The U.N. Children's Fund says hundreds of thousands of children in Sudan are dying from preventable reasons. UNICEF says children are the first victims of war and their situation is unlikely to get better unless peace comes to that country.
The U.N. Children's Fund says more than 300,000 children in Sudan die every year from preventable causes. And, it says, about 26,000 mothers die each year giving birth.
UNICEF statistics show about 75,000 children die from malaria. But, it adds malaria deaths are going down significantly because about 70 percent of households with under-five children now have insecticide-treated mosquito nets.
UNICEF Representative in Sudan, Nils Kastberg, says diarrhea, respiratory infections and measles also are big child killers. He says too many children in Sudan are badly malnourished and that is a big reason why they are dying.
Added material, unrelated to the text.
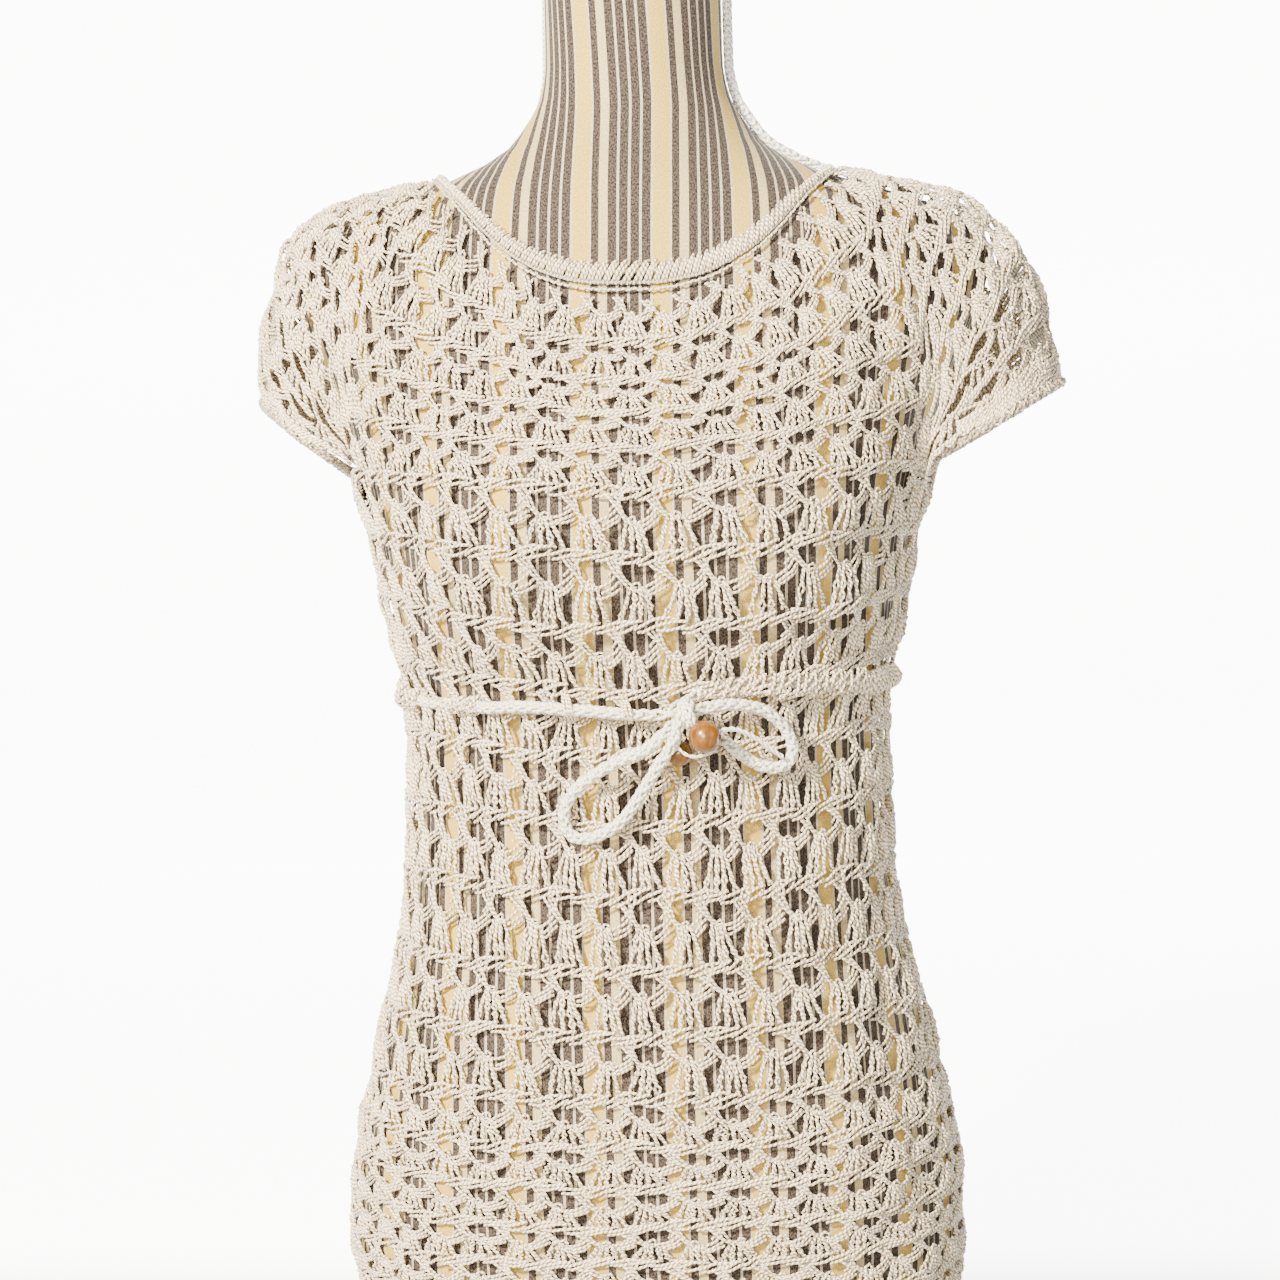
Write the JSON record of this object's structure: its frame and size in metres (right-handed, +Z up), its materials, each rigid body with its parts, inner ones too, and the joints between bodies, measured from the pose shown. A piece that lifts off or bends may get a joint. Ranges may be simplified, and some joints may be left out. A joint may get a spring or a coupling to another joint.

"We basically need to strengthen the nutrition value," says Kastberg. "Generally, mortality around the world, you tend to say that under-five mortality is 30 percent of the children die because they are weak out of malnutrition. In the case of Sudan, it is 60 percent of the children that have various degrees of malnutrition that weaken them and that is why they fall so easily to malaria, to diarrhea, to respiratory infections."
Kastberg says poverty and war-like conditions in Sudan also affect education. He says at least three-million children are not going to school and many of those that get a primary education do not continue their studies.
He says in many Sudanese states fewer than 40 percent of women are literate. He says there is no way education and survival rates can be improved unless Sudan has peace.
Sudan will be holding a referendum in 2011 that will decide whether the South secedes from the North and becomes independent. Kastberg says most people are predicting there will be an eruption of different levels of conflict after the referendum.
"What we are trying to do is everything possible so that all those doom scenarios do not happen ... and if we can make progress in that regard, then I think we would be able to reduce under-five mortality very quickly in two or three years by at least a third, maternal mortality at least by a third," Kastberg adds.
Kastberg says UNICEF is running a peace campaign throughout the country to get people to think about the cost of war and the cost of peace. He says church and tribal leaders, Imams and political leaders are engaged in the campaign.
He says at least 15,000 so-called student peace ambassadors also are spreading the message of peace. He says a TV campaign is getting underway in the capital, Khartoum. He notes the World Food Program is including information leaflets as part of its food distribution program to 11-million people.